Featured image courtesy Daily Mirror

October 30 marked the beginning of a Parliamentary debate around the recently released draft interim report on constitutional reform by the Steering Committee in the Constitutional Assembly.

In order to better inform the commentary around the debate, Groundviews is releasing a series of short videos deconstructing the content of the draft interim report. View the second in this series below, framed by a short list of frequently asked questions around the constitutional reform process.

“A unitary state could have features and attributes of a federal state and vice versa” – could you give some examples of this?

The United Kingdom could be considered a unitary state because it has been governed by the UK Parliament, which has ultimate power. However, devolution was introduced in 1998, and is a continuing process which has granted more and more powers to the regional governments in Scotland, Wales and Northern Ireland. As a result, the UK is more devolved than many federations.

On the other hand, countries like the United States and Australia are considered leading examples of federalism because they have strong, autonomous state governments. However, the central governments in these countries retain extensive powers which make it very unlikely to impossible that their states can, for example, secede or break away.
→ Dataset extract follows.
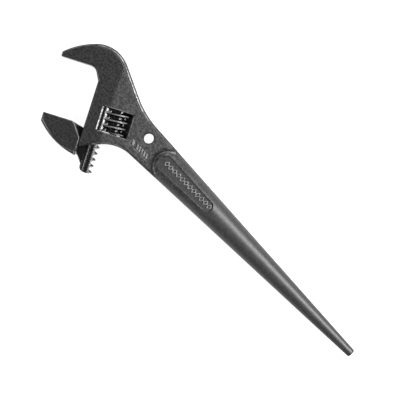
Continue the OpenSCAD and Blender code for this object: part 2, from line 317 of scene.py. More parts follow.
def head_outline():
    start_x, full_x = NOSE_X - 4, NOSE_X + 2.5
    start_y = NOSE_R / 2
    return rounded([
        ((start_x, start_y), 0),
        ((start_x, -start_y), 0),
        ((full_x, -start_y), 0),
        ((full_x, -handle_r(full_x) - 0.02), 0),
        ((WAIST_X, -handle_r(WAIST_X) - 0.02), WAIST_R),
        *BACK_CORNERS,
        (head_point(JAW_TIP_U, -TIP_BACK_V), 1),
        (head_point(JAW_TIP_U, -FIXED_FACE_V), 0.4),
        (head_point(RELIEF_END_U, -FIXED_FACE_V), RELIEF_R),
        (head_point(THROAT_U, RELIEF_START_V), 1.5),
        (head_point(THROAT_U, THROAT_LOW_V), 1),
        ((LOW_WAIST_X, handle_r(LOW_WAIST_X) + 0.02), LOW_WAIST_R),
        ((full_x, handle_r(full_x) + 0.02), 0),
        ((full_x, start_y), 0),
    ])


HEAD = head_outline()
GRASP = np.array([head_point(JAW_TIP_U, -FIXED_FACE_V), head_point(RELIEF_END_U, -FIXED_FACE_V),
                  head_point(THROAT_U, RELIEF_START_V), head_point(THROAT_U, THROAT_LOW_V)])
HEAD_X_RANGE, Y_RANGE = (140, 262), (-34, 38)
head_2d = Sheet(lambda x, y: polygon_distance(HEAD, x, y), HEAD_X_RANGE, Y_RANGE, 0.15)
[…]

If this is the case, why is there such controversy around these terms?

These terms have acquired political significance which might be different to their legal meaning. A survey conducted by the Centre for Policy Alternatives in October 2016 found that 58% of Sinhala respondents understand the term unitary to mean “one united and indivisible country”. [1]The use of “federalism” creates the fear that Sri Lanka can become divided as a country with different provinces breaking away, and the use of “unitary” is seen as a guarantee that the country will remain undivided.

But looking at the two terms in practice shows that they are simply different ways of governing a country, and the differences between the two are not always clear cut. State practice on unitary and federal states shows how these terms are continuously evolving. Countries have often developed hybrid systems to deal with exactly the kinds of challenges in accommodating diversity that Sri Lanka faces today.

Most importantly, a state’s sovereignty and territorial integrity isn’t automatically guaranteed by the use of a single word to define it – there are other, more crucial factors both within and outside a constitution which can impact a state’s existence more.

Several parties, such as the JHU, the Joint Opposition have said the draft Interim Report supports a federal state. Is this true?

No. The Interim Report only puts forward several proposals on the composition of the State. While these proposals further devolve certain powers to the Provinces, the Central Government retains vast powers, which makes it difficult to say that the proposals support a federal state.

These proposals are based on observations made by the Steering Committee, following a public consultation process spearheaded by the Public Representations Committee for Constitutional Reform (PRC). Copies of this report were given to members of the Steering Committee as well as to the Constitutional Assembly for their consideration.

What is the reasoning behind the proposals put forward on devolution in the draft Interim Report?

Sri Lanka has seen several attempts since the late 1980’s to increase devolution. There are several government documents including the draft constitution of 2000 which envisaged a system of government with more devolution. The Interim Report’s proposals are the latest attempt at formulating proposals on how devolution of power can work in Sri Lanka. The report contains options, some of which have been borrowed from previous proposals and a few new proposals.

Apart from the principle of subsidiarity, explained in the video, the province has been suggested as the primary unit of devolution. This has been broadly accepted by Chief Ministers, Provincial Councils and various Sub Committees. There have also been proposals put forward for Community Councils – to ensure that the rights of minority communities will be protected at different levels of government. Local Authorities have been proposed as a third tier of government under Provincial Councils, subject to uniform legislation prescribed by the Central Government.

The report also suggests that the division of powers between the different levels of government be clear and unambiguous so it proposes a national list, a provincial list and a local government list marking out the subject areas each tier of government should and can have responsibility for.